Sur l’effort nécessaire de formation et d’adaptation constant de la main-d’œuvre, rien à redire, c’est une évidence.

Sur la menace effective que ferait peser tout alourdissement d’une fiscalité déjà confiscatoire, là encore, cela va sans dire, et encore mieux en le disant.

Sur l’aspect insensé des grèves de la CGT dans des secteurs à même de saboter l’économie globale et, in fine, sur l’aspect obsolète, inopérant et inefficient du paritarisme qui est le dénominateur commun de la plupart de ces déplorables constats, là encore, l’observateur attentif abonde.
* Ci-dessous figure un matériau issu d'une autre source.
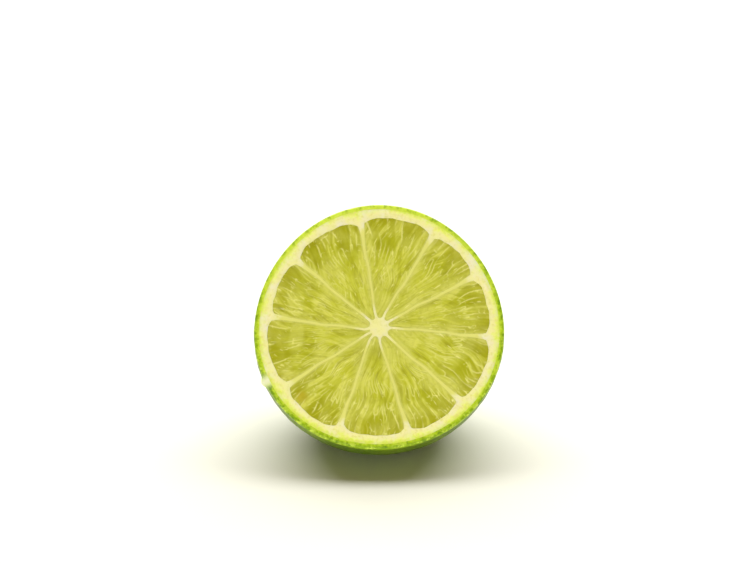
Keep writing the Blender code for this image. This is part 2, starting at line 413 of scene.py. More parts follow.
def make_mottling():
    """Node group: uneven growth.

    Broad noise lightens a colour in patches and fine noise darkens it in grains. The fine noise is also the
    height.
    """
    given = (("Colour", "NodeSocketColor"), ("Height", "NodeSocketFloat"))
    numbers = ("Patch Scale", "Grain Scale", "Amount")
    group, enter, leave = new_group("uneven growth", ("Colour", "Light", "Dark"), numbers, given)
    patches = noise(group, enter["Patch Scale"], detail=3.0)
    grain = noise(group, enter["Grain Scale"], detail=4.0)
    light_share = times(group, rescaled(group, patches, 0.45, 0.70), enter["Amount"])
    dark_share = times(group, rescaled(group, grain, 0.50, 0.25), enter["Amount"])
    lit = mix(group, light_share, enter["Colour"], enter["Light"])
    group.links.new(mix(group, dark_share, lit, enter["Dark"]), leave["Colour"])
    group.links.new(grain, leave["Height"])
    return group


uneven_growth = make_mottling()


def mottled(tree, colour, light, dark, patch_scale, grain_scale, amount):
    """The outputs of one uneven growth group with these values."""
    inputs = [("Colour", opaque(colour)), ("Light", opaque(light)), ("Dark", opaque(dark))]
    inputs += [("Patch Scale", patch_scale), ("Grain Scale", grain_scale), ("Amount", amount)]
    return node(tree, "ShaderNodeGroup", inputs, node_tree=uneven_growth).outputs


def make_ragging():
    """Node group: a ragged edge. Fine noise, less its mean and times the amount, is added to a value."""
    given = (("Value", "NodeSocketFloat"),)
    group, enter, leave = new_group("ragged edge", (), ("Value", "Scale", "Amount"), given)
    fine = noise(group, enter["Scale"], detail=3.0)
    off_mean = node(group, "ShaderNodeMath", [(0, fine), (1, 0.5)], operation="SUBTRACT").outputs[0]
    parts = [(0, off_mean), (1, enter["Amount"]), (2, enter["Value"])]
    group.links.new(node(group, "ShaderNodeMath", parts, operation="MULTIPLY_ADD").outputs[0], leave["Value"])
    return group


ragged_edge = make_ragging()


def ragged(tree, value, scale, amount):
    """A value with the noise of a ragged edge added."""
    inputs = [("Value", value), ("Scale", scale), ("Amount", amount)]
    return node(tree, "ShaderNodeGroup", inputs, node_tree=ragged_edge).outputs["Value"]


SKIN_GREEN = (0.110, 0.195, 0.003)
SKIN_YELLOW_GREEN = (0.23, 0.33, 0.008)
SKIN_DARK_GREEN = (0.050, 0.095, 0.002)
GLAND_GREEN = (0.055, 0.105, 0.002)
CUT_PALE = (0.76, 0.90, 0.10)
CUT_LIME = (0.53, 0.72, 0.022)
CUT_GREEN = (0.28, 0.45, 0.005)
# painted backlight: the lighter colour that the cut edge is given at the top of the half
CUT_PAINTED_BACKLIGHT = (0.80, 0.95, 0.10)
CUT_BRIGHT = (0.62, 0.78, 0.08)
CUT_DARK = (0.15, 0.29, 0.003)
TORN_PALE = (0.95, 0.99, 0.70)
SCAR_BROWN = (0.10, 0.055, 0.015)
RAGGEDNESS = 1300.0  # scale of the noise on the borders between peel and pith


def make_peel_material():
    """Skin and cut edge in one.

    The cut edge runs from pale at the pith to green at the skin, with painted backlight lightening it at the
    top of the half, and is mottled where the knife opened its glands. Behind the corner it fades into skin
    with darker glands and a thin coat of wax. The tag is pale and the scar brown.
    """
    material, tree, shader = new_material("waxy peel")
    skin_colours = (SKIN_GREEN, SKIN_YELLOW_GREEN, SKIN_DARK_GREEN)
    skin = mottled(tree, *skin_colours, patch_scale=90.0, grain_scale=900.0, amount=0.6)
    dotted = mix(tree, times(tree, read_mark(tree, "gland"), 0.55), skin["Colour"], GLAND_GREEN)
    cut = ragged(tree, read_mark(tree, "cut"), RAGGEDNESS, amount=1.3)
    edge = ramp(tree, cut, ((0.0, CUT_PALE), (0.4, CUT_LIME), (0.9, CUT_GREEN)))
    # painted backlight: the cut edge is lightened towards the top of the half
    edge = mix(tree, times(tree, read_mark(tree, "upper"), 0.6), edge, CUT_PAINTED_BACKLIGHT)
    opened = mottled(tree, edge, CUT_BRIGHT, CUT_DARK, patch_scale=1100.0, grain_scale=1000.0, amount=1.7)
    edge = mix(tree, cut, edge, opened["Colour"])
    depth = read_mark(tree, "skin_depth")
    behind = rescaled(tree, depth, 0.0001, 0.0016, way="SMOOTHSTEP")
    colour = mix(tree, behind, edge, dotted)
    colour = mix(tree, read_mark(tree, "scar"), colour, SCAR_BROWN)
    colour = mix(tree, read_mark(tree, "torn"), colour, TORN_PALE)
    tree.links.new(colour, shader.inputs["Base Color"])
    roughness = rescaled(tree, skin["Height"], 0.3, 0.7, low=0.36, high=0.50)
    tree.links.new(roughness, shader.inputs["Roughness"])
    wax = rescaled(tree, depth, 0.0003, 0.0015, high=0.11)
    tree.links.new(wax, shader.inputs["Coat Weight"])
    add_bump(tree, shader, skin["Height"], strength=0.35, distance=0.00008)
    all_over(shader, {
        "Specular IOR Level": 0.26,
        "Coat Roughness": 0.30,
        "Subsurface Weight": 0.12,
        "Subsurface Radius": (0.6, 1.0, 0.15),
        "Subsurface Scale": 0.0012,
    })
    return material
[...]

Et quand Xavier Fontanet indique que, pour rémunérer cette flexibilité accrue demandée aux salariés, il conviendrait de rémunérer en actions, là encore, accord complet. En quelque sorte, une vertueuse relocalisation de proximité du capital. Sauf que.

Les mécanismes d’association du capital et du travail sont régulièrement torpillés en France. Il n’est besoin, pour s’en persuader, que de faire la liste des divers régimes fiscaux et sociaux qui se sont succédé depuis plus de trente ans sur les stock-options pour confisquer leur intérêt au profit d’un État obèse et des caisses de redistributions sociales.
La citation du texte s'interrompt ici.